I'll leave you with an interesting scenario. My desire to shoot more video and (hopefully) sell it, has resulted in yet another plan formulating in my brain. (So what's new!!) I've been VERY impressed by what my Nokia Lumia 1020 and Panasonic CM1 camera phones and my iPad Air 2 come up with in terms of video footage. For what I shoot and put up for sale on the stock websites I use, I think that it actually looks better and more commercial. There's a really nice crispness and colour 'pop' to what comes out of these devices and the overall quality is also perfectly acceptable. So I could end up with a situation where I'm going out with DSLR's to shoot stills with and my 'smart devices' for video, thus eliminating my mirrorless options entirely. Now I probably won't do that, but it is a genuinely workable 'hybrid' solution and one that has a lot of attraction for me. So this notion that 'The future is mirrorless hybrid!.' is as flawed as it is crass.
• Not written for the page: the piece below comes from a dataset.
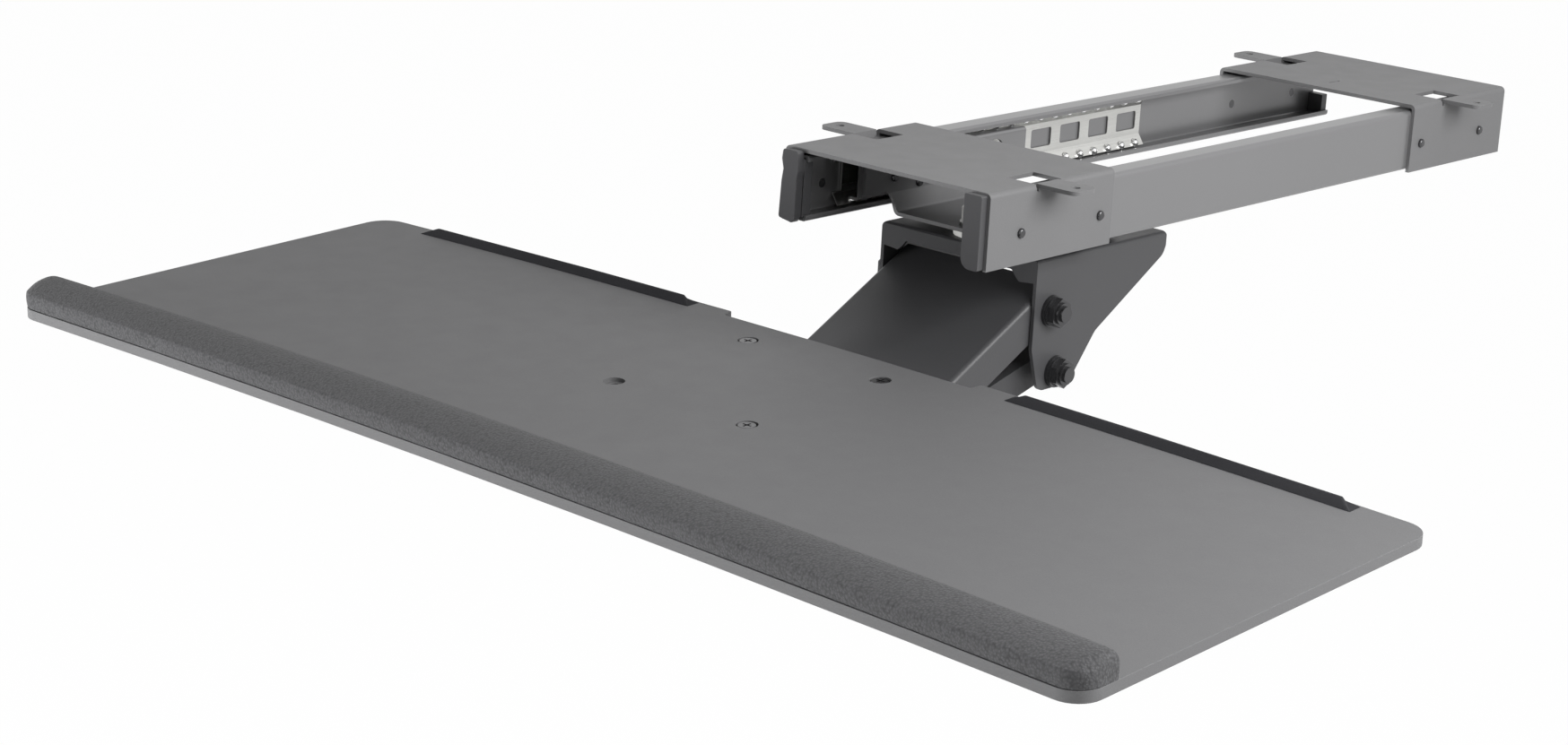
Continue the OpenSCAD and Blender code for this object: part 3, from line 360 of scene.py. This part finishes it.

Because we all look at what's available at any given time and make our choices accordingly and maybe those who would seek to influence our opinions for their own monetary benefit should 'butt out' and leave us to come to our own conclusions. Because not all of us are so gullible as these photographic internet 'faith healers and snake oil salesmen' would have us believe, because the sales figures just don't substantiate the argument. But then when did reality have much to do with what people write on the internet?!